While the problems posed by officially sanctioned and politically charged evaluation criteria are very serious, the solution to this problem is rather simple. FIRE asks only that a personal “commitment to social justice” or any other vague or politically loaded term no longer be required of Teachers College students, not that the school as a whole abandon its attachment to a certain model of “social justice.” Indeed, FIRE has no position or comment on the ideological or political nature of the college’s definition of social justice. We would oppose with equal vigor a policy requiring students to demonstrate their commitment to “patriotism,” “individualism” or “capitalism.” Any educational institution that claims to value free speech and academic freedom may not prescribe students’ final conclusions on questions of great personal, moral, political, and philosophical importance. Helping prepare students to research, reason, criticize, analyze, and argue on their own is education. Deciding what conclusions are correct and then asking students to accept these conclusions as truth is thought control and creates dogma rather than innovation.

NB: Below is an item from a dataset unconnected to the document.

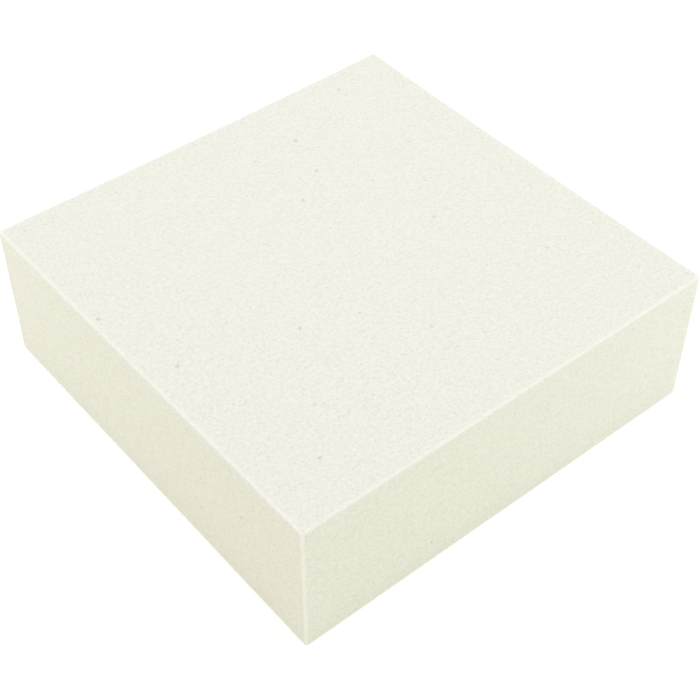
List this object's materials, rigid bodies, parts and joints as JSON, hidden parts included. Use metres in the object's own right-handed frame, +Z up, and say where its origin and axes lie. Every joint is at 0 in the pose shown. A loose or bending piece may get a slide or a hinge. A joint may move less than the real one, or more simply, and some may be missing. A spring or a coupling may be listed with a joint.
{
  "type": "foam block",
  "caption": "Square block of soft open-cell foam with flat cut faces and softly rounded edges, for padding, packing or use as a bench pad.",
  "frame": {"origin": "centre of the square face that the block rests on", "axes": "+Z up through the thickness, out of the top face; X and Y run along the two equal sides"},
  "size_m": [0.1524, 0.1524, 0.0508],
  "materials": {
    "foam": "matte, open-cell cut surface, cream white"
  },
  "bodies": {
    "root": {"foam_block": "foam"}
  },
  "joints": []
}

Once more, we strongly encourage Teachers College to revise its policies, like the National Council for Accreditation of Teacher Education did this past June, to eliminate the use of impossibly vague and politically charged evaluative criteria. In following NCATE’s lead, Teachers College may find harmony between its institutional theories on good pedagogy and its students’ right of private conscience. Far from viewing this request as onerous, Teachers College should view it as an important opportunity. By addressing our concerns and reforming its policies, Teachers College may demonstrate that it shares an understanding of the basic premises of a liberal education and truly embraces human diversity on its most profound and essential level. Great teachers come in all shapes and sizes, from all backgrounds and all beliefs. Let Teachers College’s policies reflect this reality.